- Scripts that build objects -
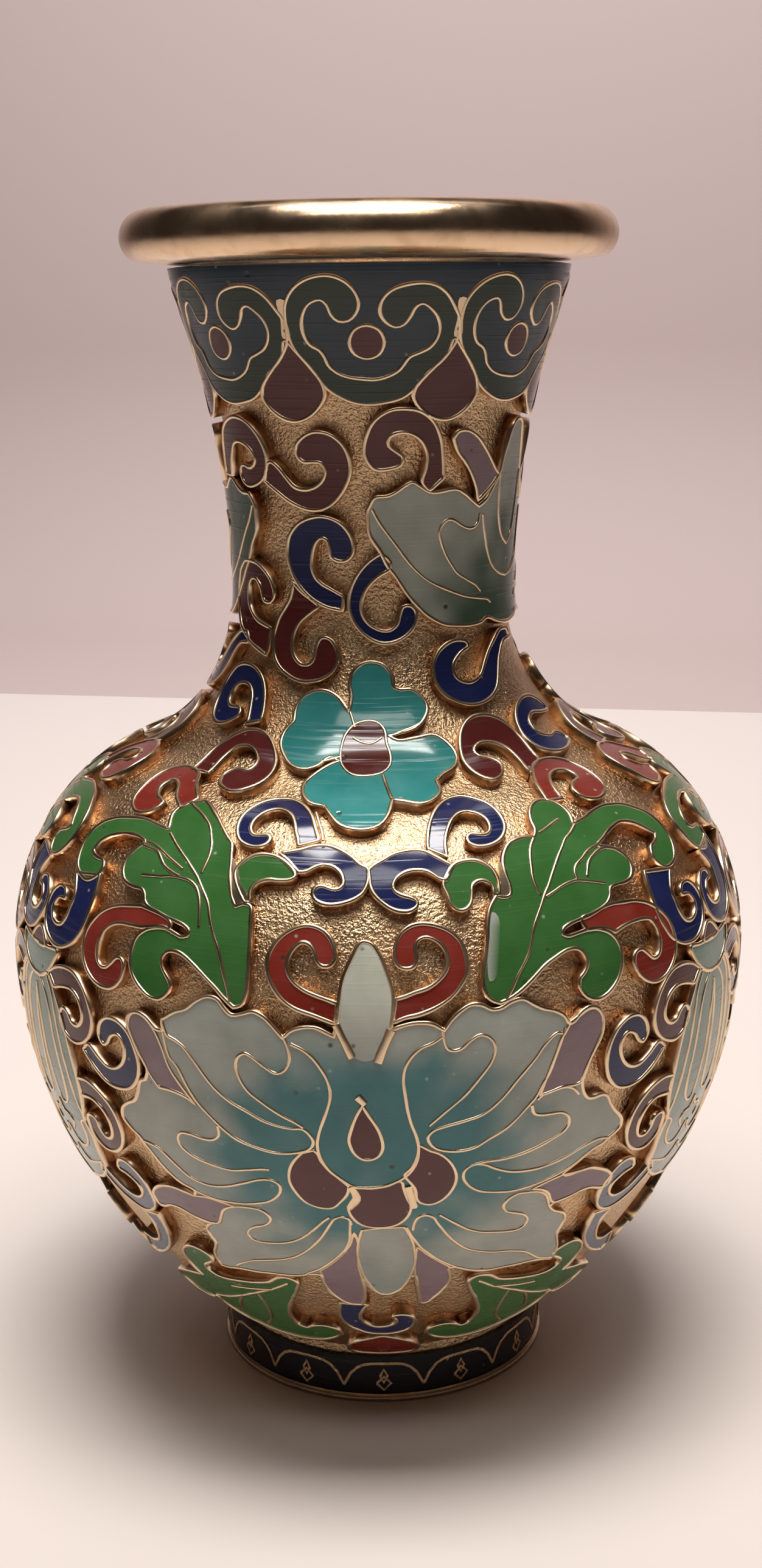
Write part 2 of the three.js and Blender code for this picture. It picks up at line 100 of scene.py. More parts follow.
LOTUS_HEART_BOTTOM = """
-2.3,-2.7c -1,-2.75 0.4,-2.6 1.6,-2.1 1.9,-3 2.2,-4 2.5,-4.9 2.2,-6.1 1.5,-6.9 0.4,-7.3 -0.8,-7.3
-1.8,-6.9 -2.5,-6 -2.7,-5 -2.4,-4.2 -1.9,-3.3
"""
LOTUS_HEART_RIGHT = """
3,1.4c 2.9,0.4 2.5,-0.7 1.9,-1.5 2.4,-2.3 2.8,-3 3,-4.2 3.4,-4.6 4.2,-4.75 5.1,-4.3 5.8,-3.4
6.1,-2.2 5.9,-1.1 5.3,-0.1 4.6,0.5 3.9,0.8c
"""
LOTUS_FOOT_PETAL_LEFT = """
-2.4,-8c -2.8,-9.6 -3.6,-11.1 -4.7,-12.6 -5.9,-13.9c -5.9,-15 -5.8,-16.4 -5.3,-18 -4.4,-19.3
-3.4,-20 -2.2,-20.2c -1.9,-19 -1.8,-17 -2,-15 -2.2,-13 -2.2,-11 -2.1,-9.4
"""
LOTUS_FOOT_PETAL_RIGHT = """
3.2,-10.1c 4,-11.1 5,-12.2 6.4,-13.5c 6.6,-14.6 6.8,-15.8 6.6,-17.2 6,-18.6 5.2,-19.8 4.3,-20.2
3.9,-19 3.7,-17.4 3.5,-15.8 3.2,-14.6c 3.1,-12.6
"""
LOTUS_CENTRE_PETAL = """
-1.7,-7.7c 0,-7.4 2,-7.3c 2.5,-8.6 2.9,-10.2 3.1,-12 2.9,-14 2.4,-16 1.7,-17.3 0.8,-17.9 -0.2,-17.8
-0.9,-16.9 -1.6,-15.2 -2,-13.2 -2.2,-11 -2,-9.2
"""
LOTUS_LILAC_HIGH_LEFT = """
-20.8,9.7 -20.2,10.4 -19.2,10.3 -18.2,9.5 -17.5,8.2 -16.9,6.6 -15.9,5.2 -14.7,3.8c -15.5,4.3 -17,4.6
-18.1,4.6c -19,5.9 -20,7.7
"""
LOTUS_LILAC_LOW_LEFT = """
-12.9,-6.1c -14,-5.9 -15.6,-5.7 -16.9,-5.9c -18.5,-5.6 -20.2,-5.8 -21.5,-6.6 -22,-7.5 -21.8,-8.4
-21.1,-8.5 -20.1,-8.1 -18.9,-8.2 -17.6,-8.7 -16.1,-9c -15.1,-8.8 -14.6,-7.8 -14,-6.8
"""
LOTUS_LILAC_HIGH_RIGHT = """
15,10.1c 15.8,10.5 16.8,10.95 17.6,10.8 18.1,10.1 18,8.8c 17.3,7.5 16.7,6.2 16.3,5.1 15.6,4.9
14.6,4.95 13.4,4.7 12.6,4.6c 12.9,5.6 13.3,6.6 13.8,7.8 14.3,9.1
"""
LOTUS_LILAC_LOW_RIGHT = """
15.8,-3.7c 17.2,-3.8 18.8,-3.9 20.2,-4.5 21.4,-5.4 21.8,-6.2 21.4,-6.9 20.5,-6.8 19.4,-6.35
18.2,-6.35 17,-6.7 15.7,-6.9c 15.3,-6.6 14.8,-5.6 14,-4.9 13,-4.6c 14.4,-4.1
"""
LOTUS_HOOK_LEFT = """
-13,2.2 -13,1.3 -13.6,0.8 -14.6,0.7 -15.8,0.9 -16.6,0.8 -17,0.2 -16.8,-0.5 -15.8,-1.3 -14.2,-1.8
-12.4,-2 -11,-1.7 -9.6,-1.4 -9,-1.4
"""
LOTUS_HOOK_FIELD_LEFT = LOTUS_HOOK_LEFT + "-7,-1 -7,0.4 -8.2,0.4 -9.8,0.55 -11.5,1.1"
LOTUS_BAND_LEFT = """
-21.1,-1.1c -19.4,-1.4 -18,-2.6 -16.6,-3.7 -15,-4.15 -13.2,-3.9 -11.4,-3.2 -10,-2.6 -9,-2.5
-8.4,-2.9 -8.4,-3.8 -9.2,-4.7 -10.6,-5.3 -12.6,-5.7 -15,-5.6 -17,-5 -18.6,-4.1 -19.8,-2.7
"""
LOTUS_BAND_RIGHT = """
19.9,-1.1c 18.8,-0.9 17.4,-1.2 15.8,-1.8 14,-2.3 12.4,-2.4 10.8,-2.2 9.2,-1.6 8.3,-1.1 7.4,-1
6.8,-1.4 6.7,-2.2 7.2,-3.1 8.2,-3.8 9.6,-4.2 11.4,-4.35 13.2,-4.1 15,-3.6 16.6,-2.9 18,-2 19.4,-1.5
"""
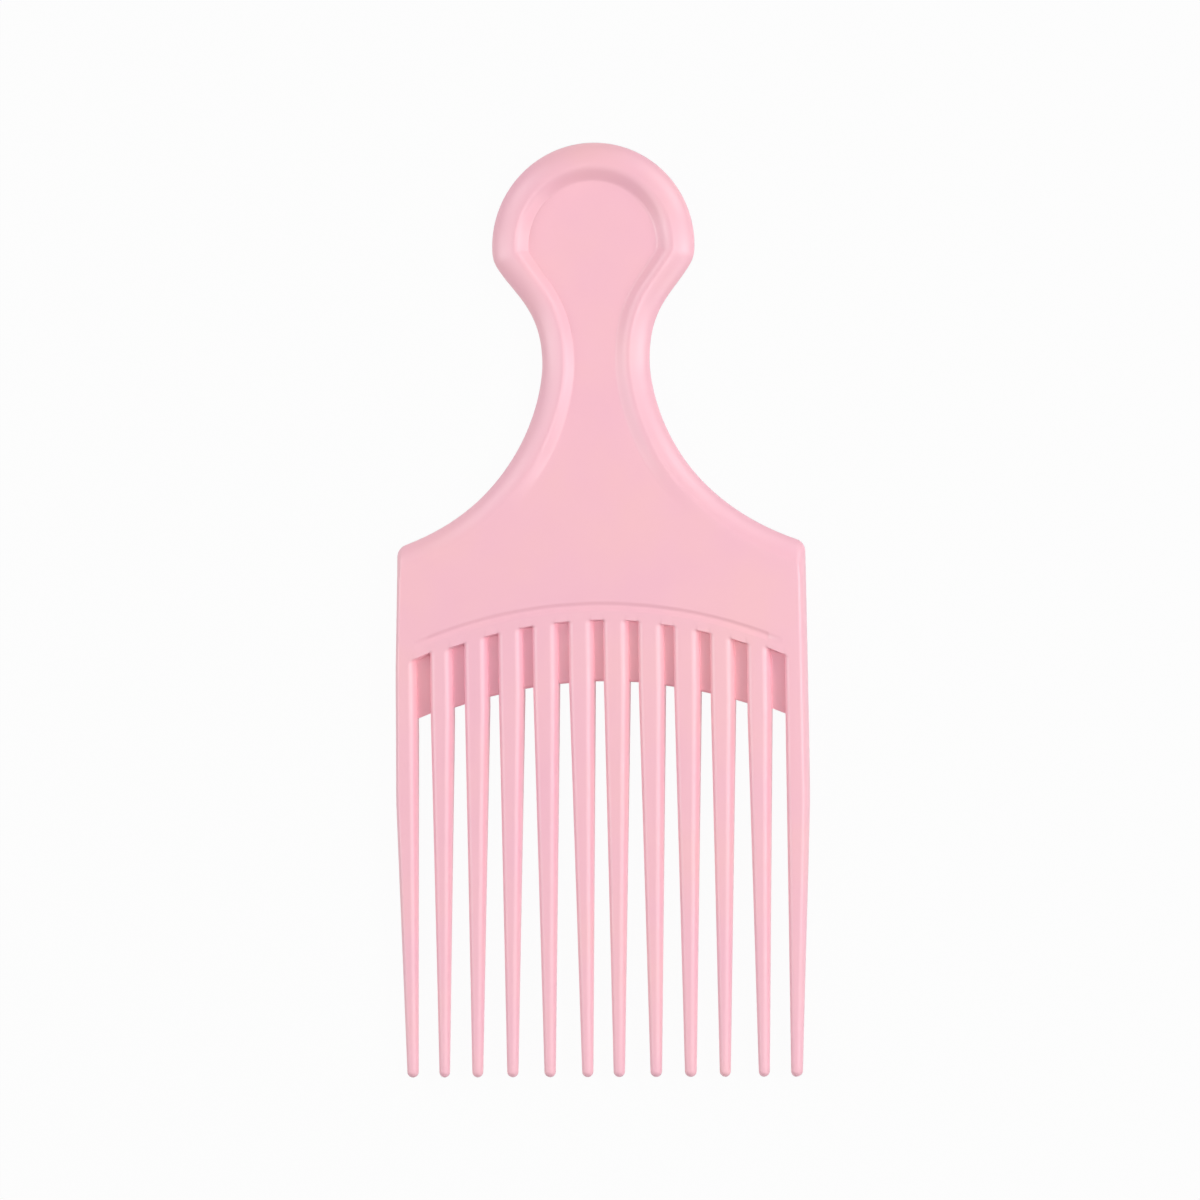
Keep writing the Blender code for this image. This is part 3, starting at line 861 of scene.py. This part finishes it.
def make_world():
    """Even white surroundings: white to the eye, and a low ambient light for the comb."""
    world = bpy.data.worlds.new("studio")
    world.use_nodes = True
    bpy.context.scene.world = world
    nodes, links = world.node_tree.nodes, world.node_tree.links
    background = nodes["Background"]
    background.inputs["Color"].default_value = WHITE
    path = nodes.new("ShaderNodeLightPath")
    level = nodes.new("ShaderNodeMapRange")
    level.inputs["To Min"].default_value = AMBIENT_LEVEL
    level.inputs["To Max"].default_value = 1.0
    links.new(path.outputs["Is Camera Ray"], level.inputs["Value"])
    links.new(level.outputs["Result"], background.inputs["Strength"])


def add_softbox(tilt, turn, level):
    """A square soft lamp that gives a surface facing it a level of light."""
    tilt, turn = math.radians(tilt), math.radians(turn)
    away = Vector((math.sin(tilt) * math.cos(turn), math.sin(tilt) * math.sin(turn), math.cos(tilt)))
    lamp = bpy.data.lights.new("softbox", "AREA")
    lamp.size = SOFTBOX_SIZE
    lamp.energy = level * (math.pi * SOFTBOX_DISTANCE) ** 2
    lit = bpy.data.objects.new("softbox", lamp)
    lit.location = away * SOFTBOX_DISTANCE
    lit.rotation_euler = away.to_track_quat("Z", "Y").to_euler()
    bpy.context.scene.collection.objects.link(lit)


def make_lights():
    """Softboxes that wrap the comb with light, more of it from the right than the left."""
    for softbox in SOFTBOXES:
        add_softbox(*softbox)


def make_camera():
    """Camera above the comb and a little to its right, which sits in the frame as photographed."""
    offset_x = PHOTO_SIZE_PX / 2 - COMB_MIDDLE_PX[0]
    offset_y = COMB_MIDDLE_PX[1] - PHOTO_SIZE_PX / 2
    x = (offset_x * math.cos(COMB_LEAN) + offset_y * math.sin(COMB_LEAN)) * PIXEL
    y = (offset_y * math.cos(COMB_LEAN) - offset_x * math.sin(COMB_LEAN)) * PIXEL
    data = bpy.data.cameras.new("camera")
    data.lens = data.sensor_width * CAMERA_DISTANCE / (PHOTO_SIZE_PX * PIXEL)
    camera = bpy.data.objects.new("camera", data)
    camera.rotation_euler = (0.0, CAMERA_SIDE_ANGLE, -COMB_LEAN)
    away = camera.rotation_euler.to_matrix() @ Vector((0.0, 0.0, CAMERA_DISTANCE))
    camera.location = Vector((x, y, HALF_THICKNESS)) + away
    bpy.context.scene.collection.objects.link(camera)
    bpy.context.scene.camera = camera


def main():
    plastic = soft_touch_plastic()
    make_handle(plastic)
    make_spine(plastic)
    for tooth in range(TOOTH_COUNT):
        make_tooth(tooth, plastic)
    make_floor()
    make_world()
    make_lights()
    make_camera()
    bpy.context.scene.view_settings.view_transform = "Standard"


main()
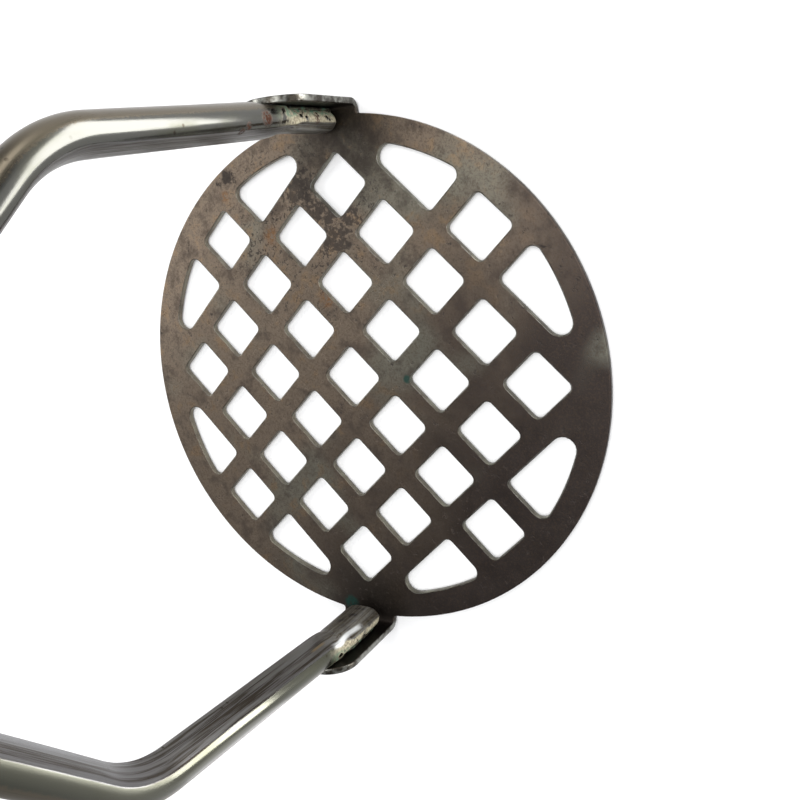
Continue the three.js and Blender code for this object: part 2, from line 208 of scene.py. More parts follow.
def signed_volume(points, faces):
    """Sum over each face's triangles of a dot (b cross c) / 6: positive where the faces point outwards."""
    total = 0.0
    for corners in faces:
        a = points[corners[:, 0]]
        for i in range(1, corners.shape[1] - 1):
            total += np.einsum("ij,ij->", a, np.cross(points[corners[:, i]], points[corners[:, i + 1]]))
    return total / 6


def make_piece(name, points, faces, material, node, slot, body="masher", **attributes):
    """One object from points in millimetres, a list of face index arrays and attributes given per point."""
    points = np.asarray(points, float)
    if signed_volume(points, faces) < 0:
        faces = [corners[:, ::-1] for corners in faces]
    mesh = bpy.data.meshes.new(name)
    mesh.from_pydata((points * MM).tolist(), [], [face for corners in faces for face in corners.tolist()])
    for key, values in attributes.items():
        values = np.asarray(values, np.float32)
        kind, field = ("FLOAT_VECTOR", "vector") if values.ndim == 2 else ("FLOAT", "value")
        mesh.attributes.new(key, kind, "POINT").data.foreach_set(field, values.ravel())
    mesh.polygons.foreach_set("use_smooth", [True] * len(mesh.polygons))
    mesh.validate()
    mesh.update()
    mesh.materials.append(material)
    piece = bpy.data.objects.new(name, mesh)
    bpy.context.scene.collection.objects.link(piece)
    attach(piece, body)
    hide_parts(node)


def grid_faces(rows, columns, closed_rows=False, first=0):
    """Quads between neighbouring points of a grid of rings, numbered row by row from first."""
    index = np.arange(rows * columns).reshape(rows, columns) + first
    index = np.concatenate([index, index[:, :1]], 1)
    if closed_rows:
        index = np.concatenate([index, index[:1]], 0)
    corners = [index[:-1, :-1], index[:-1, 1:], index[1:, 1:], index[1:, :-1]]
    return np.stack(corners, -1).reshape(-1, 4)


def fan_faces(ring, centre):
    """Triangles from a ring of point numbers to one centre point."""
    return np.stack([ring, np.roll(ring, -1), np.full_like(ring, centre)], 1)


def capped_tube(grid, ends=None):
    """Points and faces of a tube given as [along, around, xyz]. It closes to a point at either end: the end
    ring's middle, unless the points are given."""
    rows, columns = grid.shape[:2]
    count = rows * columns
    if ends is None:
        ends = np.concatenate([grid[:1].mean(1), grid[-1:].mean(1)])
    ring = np.arange(columns)
    fans = [fan_faces(ring, count)[:, ::-1], fan_faces(ring + count - columns, count + 1)]
    return np.concatenate([grid.reshape(-1, 3), ends]), [grid_faces(rows, columns), np.concatenate(fans)]


def turned(outline, sides):
    """A ring of points for each (radius, z) point of an outline: (radius cos angle, radius sin angle, z)."""
    angle = np.arange(sides) * 2 * np.pi / sides
    circle = np.stack([np.cos(angle), np.sin(angle)], -1)
    heights = np.broadcast_to(outline[:, None, 1:], (len(outline), sides, 1))
    return np.concatenate([outline[:, None, :1] * circle[None], heights], -1)


def lathe(profile, sides):
    """A profile of (radius, z) points turned about Z, with a radius of zero at both ends."""
    profile = np.asarray(profile, float)
    poles = np.array([[0, 0, profile[0, 1]], [0, 0, profile[-1, 1]]])
    return capped_tube(turned(profile[1:-1], sides), poles)


def unit_steps(path, closed=False):
    """Unit vectors along a path at each of its points."""
    step = np.roll(path, -1, 0) - np.roll(path, 1, 0) if closed else np.gradient(path, axis=0)
    return step / np.linalg.norm(step, axis=1, keepdims=True)


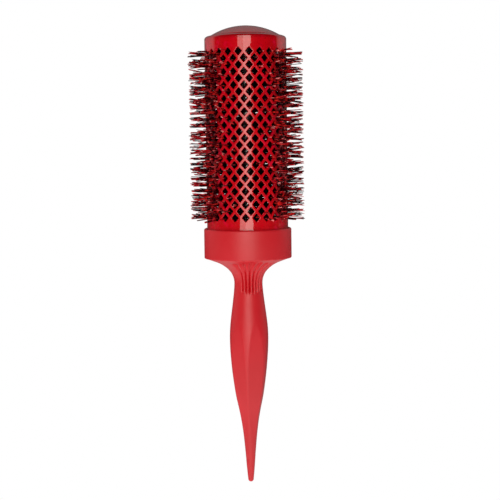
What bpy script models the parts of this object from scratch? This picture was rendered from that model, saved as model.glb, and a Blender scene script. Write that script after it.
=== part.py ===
"""Thermal round brush for hair.

A perforated metal barrel goes over a twisted wire core, whose nylon filaments come out
through the holes in 28 rows.  A collar joins the barrel to a faceted soft-touch grip.
The brush's axis is Z, the origin is the centre of the grip at its widest, and -Y is the
middle of one of the barrel's two strips without bristles.  Angles are in degrees, from -Y toward +X.
"""

import math

import bmesh
import bpy
from mathutils import Vector
from mathutils.geometry import delaunay_2d_cdt

MM = 0.001  # every length below is in millimetres
GAP = 0.3  # clearance left between neighbouring pieces

# Barrel tube
BARREL_RADIUS = 21.5
BARREL_WALL = 0.8
BARREL_BOTTOM = 48.6
BARREL_STRAIGHT_TOP = 158.0
BARREL_TOP = 162.0
LIP_RADIUS = 18.6
FOOT_CHAMFER = 0.2
SHOULDER_ROUNDING = 1.5
LIP_RISE = 0.35

# Staggered diamond holes: 48 columns, in two halves.  Bristles fill the middle of each half, and
# the front and back of the barrel are clear.
COLUMNS = 48
HALVES = 2
COLUMN_STEP = 360 / COLUMNS
FIRST_COLUMN_ANGLE = -COLUMN_STEP / 2
COLUMNS_PER_HALF = COLUMNS // HALVES
BRISTLE_COLUMNS = range(6, 20)
HOLES_PER_COLUMN = 13
HOLE_PITCH = 6.8
FIRST_HOLE_Z = 67.6
DIAMOND_CORNERS = 4
HOLE_HALF_WIDTH = 2.0
HOLE_HALF_HEIGHT = 2.3
PATTERN_BOTTOM = 50.0

# Bristle rows: a comb of 13 tufts on a common spine
ROW_INNER_RADIUS = 5.9
ROW_SPINE_RADIUS = 8.9
BRISTLE_TIP_RADIUS = 30.0
ROW_BOTTOM = 66.3
ROW_TOP = 153.9
TUFT_HALF_HEIGHT = 1.0
ROW_THICKNESS = {ROW_INNER_RADIUS: 0.45, ROW_SPINE_RADIUS: 0.85, BRISTLE_TIP_RADIUS: 1.3}

# Twisted wire core and what is clamped on it
WIRE_RADIUS = 0.85
TWIST_RADIUS = 1.05
TWIST_LEAD = 8.0
TWIST_STEPS_PER_TURN = 5
WIRE_BOTTOM = 8.0
TWIST_BOTTOM = 62.0
WIRE_TOP = 158.8
CORE_BORE = 2.4
FERRULE_RADIUS = 3.6
BASE_FERRULE_Z = (60.4, 64.8)
TOP_FERRULE_Z = (154.8, 156.1)
ROOTS_BORE = 2.3
ROOTS_RADIUS = ROW_INNER_RADIUS - GAP
ROOTS_Z = (65.2, 154.4)

# Dome cap and the plug under it
DOME_RADIUS = 35.0
DOME_APEX = 167.35
DOME_SHELL = 2.0
DOME_NECK_RADIUS = LIP_RADIUS - GAP
DOME_BORE = 15.5
CAP_FLANGE_RADIUS = 19.9
CAP_FLANGE_Z = (159.9, 160.6)
PLUG_RADIUS = 20.3
PLUG_SKIRT_RADIUS = 18.6
PLUG_Z = (155.3, 159.5)
PLUG_FLOOR = 157.9
PLUG_BOSS_RADIUS = 5.0
PLUG_BOSS_BOTTOM = 156.4

# Collar
COLLAR_RADIUS = 23.2
COLLAR_BORE = 21.85
COLLAR_Z = (45.5, 61.2)
COLLAR_ROUNDING = 0.7
COLLAR_SIDES = 36

# Grip: height and radius of its round outline, from the flare down to the tip
GRIP_OUTLINE = (
    (45.2, 22.3), (43.9, 18.6), (42.6, 15.4), (41.1, 12.9), (39.0, 10.4), (36.5, 8.6), (33.3, 7.6),
    (29.5, 7.6), (22.5, 8.35), (12.0, 9.7), (4.0, 10.4), (-4.0, 10.45), (-13.0, 9.88),
    (-21.0, 8.95), (-29.1, 7.7), (-38.8, 5.6), (-48.5, 3.95), (-58.2, 2.9), (-67.9, 2.15),
)
TIP_RADIUS = 1.5
TIP_CENTRE = -74.8
GRIP_SIDES = 24
FACETS = 6
FACET_STEP = 360 / FACETS
HANDLE_TURN = 20.0
FACET_DEPTH = (
    (9.4, 1.0), (5.2, 0.967), (0.0, 0.941), (-8.0, 0.914), (-20.0, 0.90), (-42.0, 0.905),
    (-50.0, 0.96), (-56.0, 1.0),
)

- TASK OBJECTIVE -
Look through the entries and work out how many lines have the word "three" in them; reply with that number only.

- FULL SOLUTION -
2